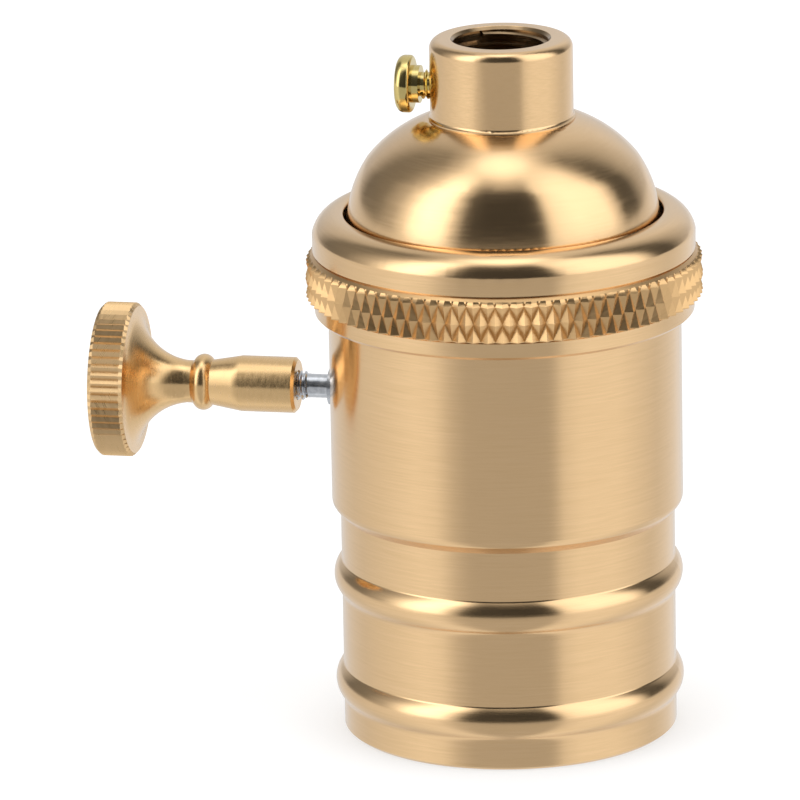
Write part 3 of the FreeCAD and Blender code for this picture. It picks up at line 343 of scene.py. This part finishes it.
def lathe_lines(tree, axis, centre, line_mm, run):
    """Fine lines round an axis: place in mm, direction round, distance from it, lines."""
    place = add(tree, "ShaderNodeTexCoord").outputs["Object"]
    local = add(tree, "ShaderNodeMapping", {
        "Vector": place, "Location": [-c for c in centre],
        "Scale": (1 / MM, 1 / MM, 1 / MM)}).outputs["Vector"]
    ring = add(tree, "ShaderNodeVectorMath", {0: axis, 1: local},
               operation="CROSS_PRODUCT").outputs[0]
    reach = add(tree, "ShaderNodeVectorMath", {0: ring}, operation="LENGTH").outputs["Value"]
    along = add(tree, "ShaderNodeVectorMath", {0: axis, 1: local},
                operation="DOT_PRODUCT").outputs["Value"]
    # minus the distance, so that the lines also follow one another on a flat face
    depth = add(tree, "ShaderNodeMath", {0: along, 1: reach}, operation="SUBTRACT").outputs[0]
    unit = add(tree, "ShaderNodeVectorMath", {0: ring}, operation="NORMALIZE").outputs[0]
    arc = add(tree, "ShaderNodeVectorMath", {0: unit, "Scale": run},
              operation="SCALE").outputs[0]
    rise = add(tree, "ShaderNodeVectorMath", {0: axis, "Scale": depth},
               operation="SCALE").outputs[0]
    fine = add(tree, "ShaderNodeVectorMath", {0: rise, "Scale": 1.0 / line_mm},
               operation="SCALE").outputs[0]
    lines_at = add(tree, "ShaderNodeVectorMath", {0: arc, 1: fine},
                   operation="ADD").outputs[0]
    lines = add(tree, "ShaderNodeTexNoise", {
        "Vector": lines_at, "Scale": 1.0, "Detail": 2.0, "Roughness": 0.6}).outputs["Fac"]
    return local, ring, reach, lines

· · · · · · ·

▸ WRITTEN REQUEST
Write out the data exactly as it stands.

▸ TASK ANSWER
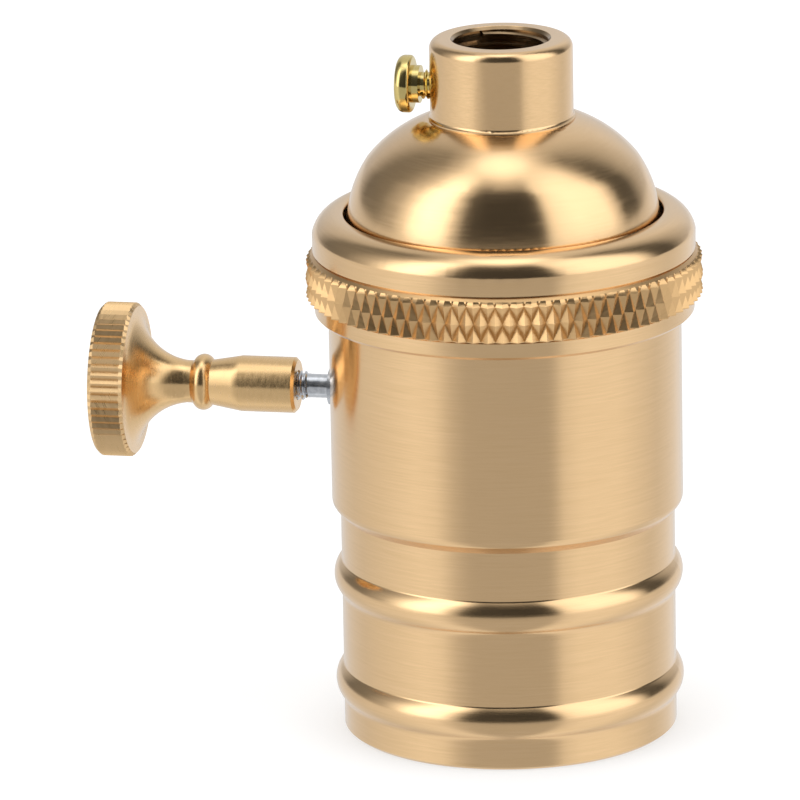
Write part 3 of the FreeCAD and Blender code for this picture. It picks up at line 343 of scene.py. This part finishes it.
def lathe_lines(tree, axis, centre, line_mm, run):
    """Fine lines round an axis: place in mm, direction round, distance from it, lines."""
    place = add(tree, "ShaderNodeTexCoord").outputs["Object"]
    local = add(tree, "ShaderNodeMapping", {
        "Vector": place, "Location": [-c for c in centre],
        "Scale": (1 / MM, 1 / MM, 1 / MM)}).outputs["Vector"]
    ring = add(tree, "ShaderNodeVectorMath", {0: axis, 1: local},
               operation="CROSS_PRODUCT").outputs[0]
    reach = add(tree, "ShaderNodeVectorMath", {0: ring}, operation="LENGTH").outputs["Value"]
    along = add(tree, "ShaderNodeVectorMath", {0: axis, 1: local},
                operation="DOT_PRODUCT").outputs["Value"]
    # minus the distance, so that the lines also follow one another on a flat face
    depth = add(tree, "ShaderNodeMath", {0: along, 1: reach}, operation="SUBTRACT").outputs[0]
    unit = add(tree, "ShaderNodeVectorMath", {0: ring}, operation="NORMALIZE").outputs[0]
    arc = add(tree, "ShaderNodeVectorMath", {0: unit, "Scale": run},
              operation="SCALE").outputs[0]
    rise = add(tree, "ShaderNodeVectorMath", {0: axis, "Scale": depth},
               operation="SCALE").outputs[0]
    fine = add(tree, "ShaderNodeVectorMath", {0: rise, "Scale": 1.0 / line_mm},
               operation="SCALE").outputs[0]
    lines_at = add(tree, "ShaderNodeVectorMath", {0: arc, 1: fine},
                   operation="ADD").outputs[0]
    lines = add(tree, "ShaderNodeTexNoise", {
        "Vector": lines_at, "Scale": 1.0, "Detail": 2.0, "Roughness": 0.6}).outputs["Fac"]
    return local, ring, reach, lines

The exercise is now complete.